Problem statement: From the line with "make_base_housing()" to the line with "obj.data.transform(world)", both lines included, set down exactly those lines, please, and no others.

Data provided:
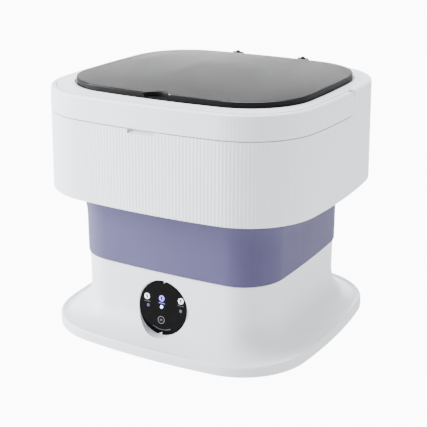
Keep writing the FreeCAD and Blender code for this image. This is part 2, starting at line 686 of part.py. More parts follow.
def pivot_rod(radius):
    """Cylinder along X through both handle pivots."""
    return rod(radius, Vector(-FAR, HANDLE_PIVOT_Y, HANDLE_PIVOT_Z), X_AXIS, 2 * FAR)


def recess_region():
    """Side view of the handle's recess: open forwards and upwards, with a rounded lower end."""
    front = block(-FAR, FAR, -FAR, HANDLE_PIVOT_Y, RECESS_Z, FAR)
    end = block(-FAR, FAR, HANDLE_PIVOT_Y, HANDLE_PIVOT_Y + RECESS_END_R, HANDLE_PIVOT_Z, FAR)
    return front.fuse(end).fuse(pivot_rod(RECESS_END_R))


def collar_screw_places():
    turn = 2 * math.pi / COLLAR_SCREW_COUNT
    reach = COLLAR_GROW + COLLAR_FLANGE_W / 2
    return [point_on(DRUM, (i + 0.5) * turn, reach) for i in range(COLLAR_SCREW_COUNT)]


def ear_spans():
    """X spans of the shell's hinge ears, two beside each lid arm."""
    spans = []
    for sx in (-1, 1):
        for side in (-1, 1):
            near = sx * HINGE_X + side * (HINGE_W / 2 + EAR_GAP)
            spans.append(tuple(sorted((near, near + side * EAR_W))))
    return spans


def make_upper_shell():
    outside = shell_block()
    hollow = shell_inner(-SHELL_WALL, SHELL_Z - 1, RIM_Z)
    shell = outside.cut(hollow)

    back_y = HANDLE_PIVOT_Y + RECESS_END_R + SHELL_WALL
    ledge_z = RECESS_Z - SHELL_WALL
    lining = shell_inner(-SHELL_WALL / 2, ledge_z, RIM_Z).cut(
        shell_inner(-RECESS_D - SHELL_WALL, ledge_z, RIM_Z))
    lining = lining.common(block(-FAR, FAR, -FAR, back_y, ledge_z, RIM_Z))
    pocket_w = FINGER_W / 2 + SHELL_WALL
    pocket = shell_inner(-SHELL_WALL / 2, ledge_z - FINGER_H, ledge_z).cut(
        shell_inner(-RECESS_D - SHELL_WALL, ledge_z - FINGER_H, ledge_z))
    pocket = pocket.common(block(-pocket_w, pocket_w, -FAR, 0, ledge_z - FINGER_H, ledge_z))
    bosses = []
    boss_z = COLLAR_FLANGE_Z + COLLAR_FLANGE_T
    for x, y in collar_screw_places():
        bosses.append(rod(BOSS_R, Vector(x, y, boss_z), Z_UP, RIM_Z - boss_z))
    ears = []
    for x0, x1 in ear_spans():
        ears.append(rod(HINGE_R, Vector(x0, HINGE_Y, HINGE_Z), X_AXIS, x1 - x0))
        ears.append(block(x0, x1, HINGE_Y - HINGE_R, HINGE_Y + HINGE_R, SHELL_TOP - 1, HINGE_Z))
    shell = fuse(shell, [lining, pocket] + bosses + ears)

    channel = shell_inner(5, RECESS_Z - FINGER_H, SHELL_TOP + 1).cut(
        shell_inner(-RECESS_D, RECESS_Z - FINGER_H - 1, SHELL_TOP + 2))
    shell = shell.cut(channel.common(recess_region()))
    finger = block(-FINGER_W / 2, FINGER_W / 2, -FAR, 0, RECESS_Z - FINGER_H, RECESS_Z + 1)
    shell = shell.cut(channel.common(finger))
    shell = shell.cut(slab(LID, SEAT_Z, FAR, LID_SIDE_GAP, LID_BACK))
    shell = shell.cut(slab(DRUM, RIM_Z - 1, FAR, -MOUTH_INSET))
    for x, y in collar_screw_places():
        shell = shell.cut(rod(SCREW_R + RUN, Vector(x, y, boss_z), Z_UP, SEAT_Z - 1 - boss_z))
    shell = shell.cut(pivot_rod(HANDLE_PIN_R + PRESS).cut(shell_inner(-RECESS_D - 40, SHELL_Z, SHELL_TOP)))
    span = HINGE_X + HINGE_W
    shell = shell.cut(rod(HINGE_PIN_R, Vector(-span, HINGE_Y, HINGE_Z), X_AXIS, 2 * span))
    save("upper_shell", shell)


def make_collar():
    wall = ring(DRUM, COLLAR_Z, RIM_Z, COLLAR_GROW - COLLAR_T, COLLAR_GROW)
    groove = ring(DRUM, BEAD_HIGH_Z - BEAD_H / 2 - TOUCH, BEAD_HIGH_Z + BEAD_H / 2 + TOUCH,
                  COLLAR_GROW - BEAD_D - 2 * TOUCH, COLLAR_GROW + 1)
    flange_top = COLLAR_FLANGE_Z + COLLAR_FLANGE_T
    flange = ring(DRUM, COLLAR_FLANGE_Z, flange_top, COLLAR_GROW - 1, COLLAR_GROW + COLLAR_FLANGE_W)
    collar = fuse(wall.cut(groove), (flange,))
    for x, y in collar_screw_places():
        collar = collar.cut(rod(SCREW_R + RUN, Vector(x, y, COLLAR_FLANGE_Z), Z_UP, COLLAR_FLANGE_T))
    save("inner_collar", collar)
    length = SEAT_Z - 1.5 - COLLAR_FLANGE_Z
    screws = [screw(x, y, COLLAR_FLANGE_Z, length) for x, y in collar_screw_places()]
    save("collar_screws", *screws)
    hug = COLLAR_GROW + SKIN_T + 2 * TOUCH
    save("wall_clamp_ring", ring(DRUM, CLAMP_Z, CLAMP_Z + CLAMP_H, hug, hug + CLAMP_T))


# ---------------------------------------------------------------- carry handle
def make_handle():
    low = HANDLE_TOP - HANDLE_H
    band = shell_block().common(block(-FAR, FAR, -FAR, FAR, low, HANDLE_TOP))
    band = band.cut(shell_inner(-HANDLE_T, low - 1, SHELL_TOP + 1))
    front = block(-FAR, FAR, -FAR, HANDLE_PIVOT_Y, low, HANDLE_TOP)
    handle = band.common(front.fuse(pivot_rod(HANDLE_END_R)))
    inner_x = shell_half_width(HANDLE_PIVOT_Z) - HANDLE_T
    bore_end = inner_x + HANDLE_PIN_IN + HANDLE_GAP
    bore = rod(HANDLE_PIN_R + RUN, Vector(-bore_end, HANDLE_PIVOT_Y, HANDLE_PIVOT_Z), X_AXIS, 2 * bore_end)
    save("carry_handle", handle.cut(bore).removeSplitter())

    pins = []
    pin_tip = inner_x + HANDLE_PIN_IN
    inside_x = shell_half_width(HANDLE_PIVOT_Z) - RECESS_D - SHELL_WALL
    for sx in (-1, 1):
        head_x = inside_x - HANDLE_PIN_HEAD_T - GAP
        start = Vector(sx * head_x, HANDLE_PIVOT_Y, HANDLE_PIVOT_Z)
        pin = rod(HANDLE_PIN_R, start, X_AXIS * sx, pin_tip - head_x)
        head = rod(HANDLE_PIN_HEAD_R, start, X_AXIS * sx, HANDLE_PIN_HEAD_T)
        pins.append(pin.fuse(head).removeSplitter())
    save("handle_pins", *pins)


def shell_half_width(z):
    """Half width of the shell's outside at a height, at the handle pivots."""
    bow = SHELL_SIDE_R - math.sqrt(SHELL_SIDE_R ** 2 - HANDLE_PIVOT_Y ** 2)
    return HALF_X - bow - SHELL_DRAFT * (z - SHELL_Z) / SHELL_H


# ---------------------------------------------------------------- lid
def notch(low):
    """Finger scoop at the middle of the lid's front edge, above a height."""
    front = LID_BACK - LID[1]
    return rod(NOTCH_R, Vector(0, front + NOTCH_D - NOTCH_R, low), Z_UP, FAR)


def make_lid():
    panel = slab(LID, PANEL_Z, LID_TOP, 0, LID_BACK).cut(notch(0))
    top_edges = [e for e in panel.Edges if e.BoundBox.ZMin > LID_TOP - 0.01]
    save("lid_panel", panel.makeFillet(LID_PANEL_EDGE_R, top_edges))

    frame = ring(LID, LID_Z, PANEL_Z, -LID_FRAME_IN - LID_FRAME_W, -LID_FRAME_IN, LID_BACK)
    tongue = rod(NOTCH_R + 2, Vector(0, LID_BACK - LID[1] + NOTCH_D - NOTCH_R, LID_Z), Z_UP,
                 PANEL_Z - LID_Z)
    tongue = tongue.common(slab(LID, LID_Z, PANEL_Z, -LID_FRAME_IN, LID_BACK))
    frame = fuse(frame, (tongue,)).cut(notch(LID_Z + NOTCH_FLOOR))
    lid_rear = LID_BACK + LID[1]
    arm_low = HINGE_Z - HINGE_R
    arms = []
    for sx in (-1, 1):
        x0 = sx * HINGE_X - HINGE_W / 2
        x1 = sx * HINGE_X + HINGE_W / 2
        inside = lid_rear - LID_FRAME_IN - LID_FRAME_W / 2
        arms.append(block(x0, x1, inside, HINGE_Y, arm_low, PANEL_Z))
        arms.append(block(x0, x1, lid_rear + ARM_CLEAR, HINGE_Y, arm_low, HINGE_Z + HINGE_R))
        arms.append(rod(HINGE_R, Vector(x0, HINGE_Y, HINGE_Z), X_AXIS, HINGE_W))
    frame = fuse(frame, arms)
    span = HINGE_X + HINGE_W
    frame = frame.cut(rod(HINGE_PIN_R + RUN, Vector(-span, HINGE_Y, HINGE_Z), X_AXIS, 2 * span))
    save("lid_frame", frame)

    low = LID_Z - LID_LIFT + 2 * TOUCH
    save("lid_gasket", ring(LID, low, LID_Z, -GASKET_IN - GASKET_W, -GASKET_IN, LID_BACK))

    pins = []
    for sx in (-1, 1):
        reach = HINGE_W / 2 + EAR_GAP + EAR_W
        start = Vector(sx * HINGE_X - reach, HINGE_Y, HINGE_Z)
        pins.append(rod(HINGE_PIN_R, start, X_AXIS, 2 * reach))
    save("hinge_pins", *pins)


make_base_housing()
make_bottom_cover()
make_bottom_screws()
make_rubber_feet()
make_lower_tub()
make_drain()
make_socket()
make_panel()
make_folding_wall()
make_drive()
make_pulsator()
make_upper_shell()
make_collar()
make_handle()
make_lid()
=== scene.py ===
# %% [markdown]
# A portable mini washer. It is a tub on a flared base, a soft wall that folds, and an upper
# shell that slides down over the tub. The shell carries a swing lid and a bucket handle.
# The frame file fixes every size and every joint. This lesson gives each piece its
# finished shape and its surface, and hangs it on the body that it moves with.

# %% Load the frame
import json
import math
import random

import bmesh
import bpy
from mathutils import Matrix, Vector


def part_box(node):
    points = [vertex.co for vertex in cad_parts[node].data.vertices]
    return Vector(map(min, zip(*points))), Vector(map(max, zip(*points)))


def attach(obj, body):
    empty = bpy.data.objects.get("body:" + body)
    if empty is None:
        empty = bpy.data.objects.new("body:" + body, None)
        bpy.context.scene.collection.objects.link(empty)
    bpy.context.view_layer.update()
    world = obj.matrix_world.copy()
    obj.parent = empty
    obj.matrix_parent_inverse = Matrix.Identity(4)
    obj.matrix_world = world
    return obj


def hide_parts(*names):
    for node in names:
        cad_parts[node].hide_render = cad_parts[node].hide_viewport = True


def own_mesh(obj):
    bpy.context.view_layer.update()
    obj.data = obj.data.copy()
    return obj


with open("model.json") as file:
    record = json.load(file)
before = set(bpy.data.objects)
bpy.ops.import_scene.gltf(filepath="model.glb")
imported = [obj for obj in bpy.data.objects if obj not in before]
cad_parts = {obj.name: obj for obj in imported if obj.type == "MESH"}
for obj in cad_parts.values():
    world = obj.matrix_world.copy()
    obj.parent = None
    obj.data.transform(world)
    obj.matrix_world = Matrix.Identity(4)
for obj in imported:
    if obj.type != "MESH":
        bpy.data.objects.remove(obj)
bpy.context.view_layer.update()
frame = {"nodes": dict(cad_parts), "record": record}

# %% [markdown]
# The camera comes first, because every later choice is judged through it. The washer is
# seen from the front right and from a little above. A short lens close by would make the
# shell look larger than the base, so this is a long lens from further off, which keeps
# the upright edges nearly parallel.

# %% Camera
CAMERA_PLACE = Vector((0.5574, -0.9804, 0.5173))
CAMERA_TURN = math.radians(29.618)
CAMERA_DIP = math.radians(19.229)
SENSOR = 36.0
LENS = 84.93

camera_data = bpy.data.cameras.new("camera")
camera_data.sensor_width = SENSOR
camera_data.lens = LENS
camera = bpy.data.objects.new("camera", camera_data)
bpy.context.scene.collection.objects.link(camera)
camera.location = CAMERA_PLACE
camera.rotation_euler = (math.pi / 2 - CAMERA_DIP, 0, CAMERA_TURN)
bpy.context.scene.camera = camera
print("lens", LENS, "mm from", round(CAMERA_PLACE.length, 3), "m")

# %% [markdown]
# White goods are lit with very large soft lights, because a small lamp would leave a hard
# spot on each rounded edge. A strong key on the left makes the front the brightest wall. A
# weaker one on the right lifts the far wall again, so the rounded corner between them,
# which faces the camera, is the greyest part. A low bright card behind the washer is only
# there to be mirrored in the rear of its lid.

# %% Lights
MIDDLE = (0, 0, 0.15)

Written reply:
make_base_housing()
make_bottom_cover()
make_bottom_screws()
make_rubber_feet()
make_lower_tub()
make_drain()
make_socket()
make_panel()
make_folding_wall()
make_drive()
make_pulsator()
make_upper_shell()
make_collar()
make_handle()
make_lid()
=== scene.py ===
# %% [markdown]
# A portable mini washer. It is a tub on a flared base, a soft wall that folds, and an upper
# shell that slides down over the tub. The shell carries a swing lid and a bucket handle.
# The frame file fixes every size and every joint. This lesson gives each piece its
# finished shape and its surface, and hangs it on the body that it moves with.

# %% Load the frame
import json
import math
import random

import bmesh
import bpy
from mathutils import Matrix, Vector


def part_box(node):
    points = [vertex.co for vertex in cad_parts[node].data.vertices]
    return Vector(map(min, zip(*points))), Vector(map(max, zip(*points)))


def attach(obj, body):
    empty = bpy.data.objects.get("body:" + body)
    if empty is None:
        empty = bpy.data.objects.new("body:" + body, None)
        bpy.context.scene.collection.objects.link(empty)
    bpy.context.view_layer.update()
    world = obj.matrix_world.copy()
    obj.parent = empty
    obj.matrix_parent_inverse = Matrix.Identity(4)
    obj.matrix_world = world
    return obj


def hide_parts(*names):
    for node in names:
        cad_parts[node].hide_render = cad_parts[node].hide_viewport = True


def own_mesh(obj):
    bpy.context.view_layer.update()
    obj.data = obj.data.copy()
    return obj


with open("model.json") as file:
    record = json.load(file)
before = set(bpy.data.objects)
bpy.ops.import_scene.gltf(filepath="model.glb")
imported = [obj for obj in bpy.data.objects if obj not in before]
cad_parts = {obj.name: obj for obj in imported if obj.type == "MESH"}
for obj in cad_parts.values():
    world = obj.matrix_world.copy()
    obj.parent = None
    obj.data.transform(world)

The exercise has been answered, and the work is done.